Do this: Write out each line of the material again, word for word.

+ + + + + + +

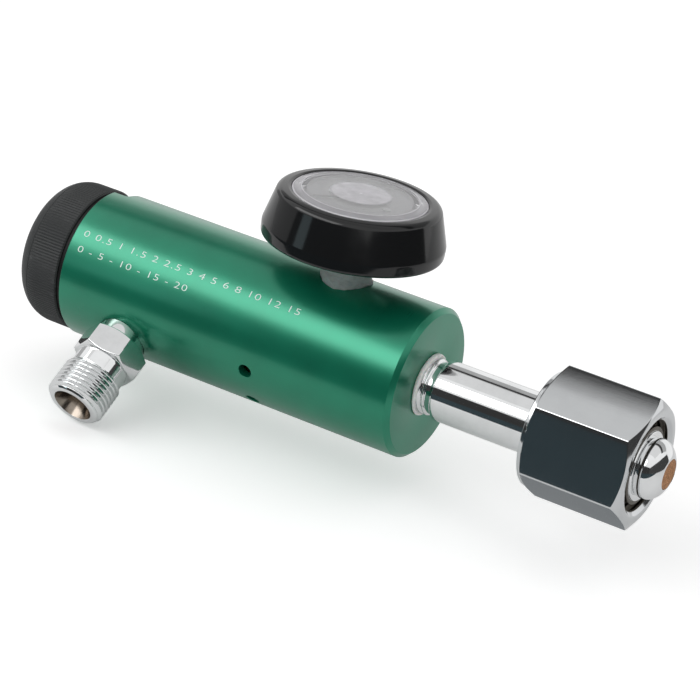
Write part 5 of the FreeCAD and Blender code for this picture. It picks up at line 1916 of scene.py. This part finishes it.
@dataclass
class Studio:
    """Camera, pale floor, white room and soft lamps.

    Attributes:
        eye: the camera's place, in millimetres.
        aim: its turn, in degrees.
        lens: its lens on a 36 mm sensor.
        floor: height of the floor, in millimetres.
        floor_half: half the floor's width, in metres.
        room: level of the room's light on matt surfaces.
        floor_lift: light added to the floor for the camera, so that it fades to white.
        middle: the object's middle, in millimetres.
        lamps: soft lamps round it.
        cards: what its shine sees, besides the white room.
    """

    eye: Rgb = (183.4789, -520.5189, 238.3192)
    aim: Rgb = (67.50155, -9.13904, 30.16370)
    lens: float = 142.277
    floor: float = -27.7
    floor_half: float = 3.0
    room: float = 0.62
    floor_lift: float = 0.34
    middle: Rgb = (-75.0, 0.0, 0.0)
    lamps: tuple[Softbox, ...] = (
        Softbox("key_softbox", (-0.44, -0.63, 0.62), 900.0, (1100.0, 350.0), 2.55),
        Softbox("top_softbox", (0.1, 0.25, 0.96), 1500.0, (1800.0, 1500.0), 0.25),
    )
    cards: tuple[Card, ...] = (
        Card("dark_wall", (-900.0, -520.0, -27.0), (1320.0, 0.0, 0.0), (0.0, 0.0, 245.0), 0.04),
        Card("dark_right", (420.0, -520.0, -26.0), (0.0, 900.0, 0.0), (0.0, 0.0, 240.0), 0.06),
        Card("grey_left", (-900.0, -520.0, -26.0), (0.0, 1000.0, 0.0), (0.0, 0.0, 300.0), 0.45),
        Card("dark_floor", (-900.0, -520.0, -26.5), (1320.0, 0.0, 0.0), (0.0, 445.0, 0.0), 0.066,
             (0.62, 0.88, 1.0)),
        Card("window", (-620.0, -518.0, 20.0), (210.0, 0.0, 0.0), (0.0, 0.0, 170.0), 1.0,
             (0.75, 0.95, 1.0)),
        Card("grey_top", (-700.0, -290.0, 700.0), (1300.0, 0.0, 0.0), (0.0, 590.0, 0.0), 0.8),
        # A dim card just under the nut, seen only in the object's shine: painted shadow for the
        # nut's shadow on the floor.
        Card("painted_shadow_under", (-32.0, -4.0, -26.8), (28.0, 0.0, 0.0), (0.0, 22.0, 0.0), 0.26,
             (0.92, 0.97, 1.0)),
        Card("grey_back", (-1100.0, 245.0, 600.0), (1700.0, 0.0, 0.0), (0.0, 400.0, -150.0), 0.45),
        Card("dark_strip", (-1100.0, 257.0, 560.0), (1700.0, 0.0, 0.0), (0.0, 300.0, -20.0), 0.05),
    )

    def seen(self, recipe: Recipe) -> Wire:
        """Find the rays that show the room itself.

        Args:
            recipe: the room's nodes.

        Returns:
            1 for the camera's rays and those of shine and glass, 0 for the rest.
        """
        path = "ShaderNodeLightPath"
        whole = recipe.node(path, out="Is Camera Ray") + recipe.node(path, out="Is Glossy Ray")
        whole = whole + recipe.node(path, out="Is Transmission Ray")
        return whole.over(0.0, 1.0)

    def sky(self) -> None:
        """Make the white room."""
        world = bpy.data.worlds.new("white_room")
        bpy.context.scene.world = world
        recipe = Recipe(world, "ShaderNodeBackground", "ShaderNodeOutputWorld")
        recipe.set(Color=(1.0, 1.0, 1.0), Strength=self.room + (1 - self.room) * self.seen(recipe))

    def ground(self) -> None:
        """Lay the pale floor."""
        turns = ((-1, -1), (1, -1), (1, 1), (-1, 1))
        points = [(self.floor_half * x, self.floor_half * y, self.floor * MM) for x, y in turns]
        floor = meshed("studio_floor", points, [(0, 1, 2, 3)], 30.0)
        paint = bpy.data.materials.new("studio_floor")
        recipe = Recipe(paint, "ShaderNodeBsdfPrincipled", "ShaderNodeOutputMaterial")
        camera = recipe.node("ShaderNodeLightPath", out="Is Camera Ray")
        lift = recipe.blend(camera, (0.0, 0.0, 0.0), (self.floor_lift,) * 3)
        recipe.set(Base_Color=(0.90, 0.90, 0.90), Roughness=0.85, Specular_IOR_Level=0.2,
                   Emission_Color=lift, Emission_Strength=1.0)
        floor.data.materials.append(paint)

    def camera(self) -> None:
        """Set the camera where the photographer stood."""
        data = bpy.data.cameras.new("photo_camera")
        data.lens, data.sensor_width = self.lens, 36.0
        data.clip_start, data.clip_end = 0.01, 20.0
        camera = placed("photo_camera", data)
        camera.location = Vector(self.eye) * MM
        camera.rotation_euler = Euler([math.radians(angle) for angle in self.aim], "XYZ")
        bpy.context.scene.camera = camera

    def build(self) -> None:
        """Build the studio."""
        bpy.context.scene.view_settings.view_transform = "Standard"
        self.camera()
        self.sky()
        self.ground()
        middle = Vector(self.middle) * MM
        for lamp in self.lamps:
            lamp.build(middle)
            LOG.info("%s: hangs towards %s", lamp.name, lamp.towards)
        for card in self.cards:
            card.build()
            LOG.info("%s: stands at %s", card.name, card.corner)


def main() -> None:
    """Build the studio and dress the regulator, sub-assembly by sub-assembly."""
    logging.basicConfig(level=logging.INFO, format="%(name)s: %(message)s")
    for kind in (
        Studio, Sleeve, InletStem, SwivelNut, OutletNipple, ContentsGauge, FlowKnob, Inside
    ):
        LOG.info("building %s", kind.__name__)
        kind().build()


if __name__ == "__main__":
    main()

+ + + + + + +

Reply:
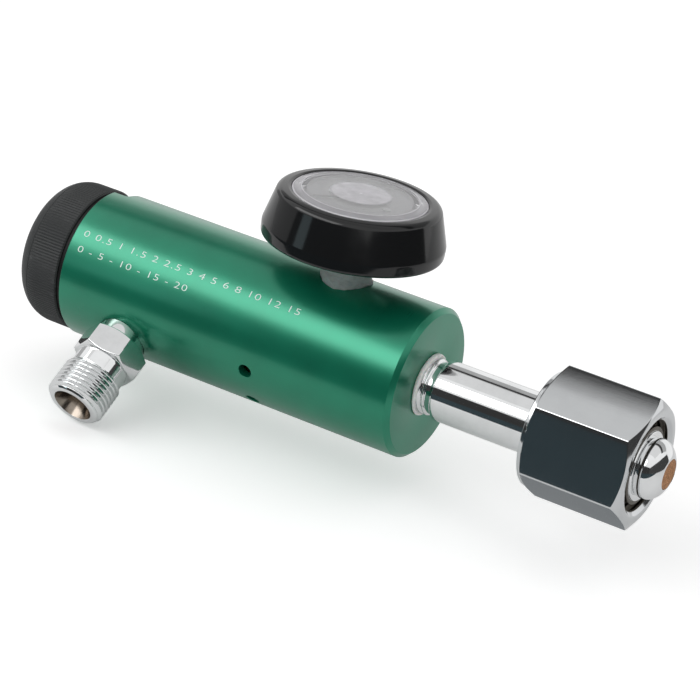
Write part 5 of the FreeCAD and Blender code for this picture. It picks up at line 1916 of scene.py. This part finishes it.
@dataclass
class Studio:
    """Camera, pale floor, white room and soft lamps.

    Attributes:
        eye: the camera's place, in millimetres.
        aim: its turn, in degrees.
        lens: its lens on a 36 mm sensor.
        floor: height of the floor, in millimetres.
        floor_half: half the floor's width, in metres.
        room: level of the room's light on matt surfaces.
        floor_lift: light added to the floor for the camera, so that it fades to white.
        middle: the object's middle, in millimetres.
        lamps: soft lamps round it.
        cards: what its shine sees, besides the white room.
    """

    eye: Rgb = (183.4789, -520.5189, 238.3192)
    aim: Rgb = (67.50155, -9.13904, 30.16370)
    lens: float = 142.277
    floor: float = -27.7
    floor_half: float = 3.0
    room: float = 0.62
    floor_lift: float = 0.34
    middle: Rgb = (-75.0, 0.0, 0.0)
    lamps: tuple[Softbox, ...] = (
        Softbox("key_softbox", (-0.44, -0.63, 0.62), 900.0, (1100.0, 350.0), 2.55),
        Softbox("top_softbox", (0.1, 0.25, 0.96), 1500.0, (1800.0, 1500.0), 0.25),
    )
    cards: tuple[Card, ...] = (
        Card("dark_wall", (-900.0, -520.0, -27.0), (1320.0, 0.0, 0.0), (0.0, 0.0, 245.0), 0.04),
        Card("dark_right", (420.0, -520.0, -26.0), (0.0, 900.0, 0.0), (0.0, 0.0, 240.0), 0.06),
        Card("grey_left", (-900.0, -520.0, -26.0), (0.0, 1000.0, 0.0), (0.0, 0.0, 300.0), 0.45),
        Card("dark_floor", (-900.0, -520.0, -26.5), (1320.0, 0.0, 0.0), (0.0, 445.0, 0.0), 0.066,
             (0.62, 0.88, 1.0)),
        Card("window", (-620.0, -518.0, 20.0), (210.0, 0.0, 0.0), (0.0, 0.0, 170.0), 1.0,
             (0.75, 0.95, 1.0)),
        Card("grey_top", (-700.0, -290.0, 700.0), (1300.0, 0.0, 0.0), (0.0, 590.0, 0.0), 0.8),
        # A dim card just under the nut, seen only in the object's shine: painted shadow for the
        # nut's shadow on the floor.
        Card("painted_shadow_under", (-32.0, -4.0, -26.8), (28.0, 0.0, 0.0), (0.0, 22.0, 0.0), 0.26,
             (0.92, 0.97, 1.0)),
        Card("grey_back", (-1100.0, 245.0, 600.0), (1700.0, 0.0, 0.0), (0.0, 400.0, -150.0), 0.45),
        Card("dark_strip", (-1100.0, 257.0, 560.0), (1700.0, 0.0, 0.0), (0.0, 300.0, -20.0), 0.05),
    )

    def seen(self, recipe: Recipe) -> Wire:
        """Find the rays that show the room itself.

        Args:
            recipe: the room's nodes.

        Returns:
            1 for the camera's rays and those of shine and glass, 0 for the rest.
        """
        path = "ShaderNodeLightPath"
        whole = recipe.node(path, out="Is Camera Ray") + recipe.node(path, out="Is Glossy Ray")
        whole = whole + recipe.node(path, out="Is Transmission Ray")
        return whole.over(0.0, 1.0)

    def sky(self) -> None:
        """Make the white room."""
        world = bpy.data.worlds.new("white_room")
        bpy.context.scene.world = world
        recipe = Recipe(world, "ShaderNodeBackground", "ShaderNodeOutputWorld")
        recipe.set(Color=(1.0, 1.0, 1.0), Strength=self.room + (1 - self.room) * self.seen(recipe))

    def ground(self) -> None:
        """Lay the pale floor."""
        turns = ((-1, -1), (1, -1), (1, 1), (-1, 1))
        points = [(self.floor_half * x, self.floor_half * y, self.floor * MM) for x, y in turns]
        floor = meshed("studio_floor", points, [(0, 1, 2, 3)], 30.0)
        paint = bpy.data.materials.new("studio_floor")
        recipe = Recipe(paint, "ShaderNodeBsdfPrincipled", "ShaderNodeOutputMaterial")
        camera = recipe.node("ShaderNodeLightPath", out="Is Camera Ray")
        lift = recipe.blend(camera, (0.0, 0.0, 0.0), (self.floor_lift,) * 3)
        recipe.set(Base_Color=(0.90, 0.90, 0.90), Roughness=0.85, Specular_IOR_Level=0.2,
                   Emission_Color=lift, Emission_Strength=1.0)
        floor.data.materials.append(paint)

    def camera(self) -> None:
        """Set the camera where the photographer stood."""
        data = bpy.data.cameras.new("photo_camera")
        data.lens, data.sensor_width = self.lens, 36.0
        data.clip_start, data.clip_end = 0.01, 20.0
        camera = placed("photo_camera", data)
        camera.location = Vector(self.eye) * MM
        camera.rotation_euler = Euler([math.radians(angle) for angle in self.aim], "XYZ")
        bpy.context.scene.camera = camera

    def build(self) -> None:
        """Build the studio."""
        bpy.context.scene.view_settings.view_transform = "Standard"
        self.camera()
        self.sky()
        self.ground()
        middle = Vector(self.middle) * MM
        for lamp in self.lamps:
            lamp.build(middle)
            LOG.info("%s: hangs towards %s", lamp.name, lamp.towards)
        for card in self.cards:
            card.build()
            LOG.info("%s: stands at %s", card.name, card.corner)


def main() -> None:
    """Build the studio and dress the regulator, sub-assembly by sub-assembly."""
    logging.basicConfig(level=logging.INFO, format="%(name)s: %(message)s")
    for kind in (
        Studio, Sleeve, InletStem, SwivelNut, OutletNipple, ContentsGauge, FlowKnob, Inside
    ):
        LOG.info("building %s", kind.__name__)
        kind().build()


if __name__ == "__main__":
    main()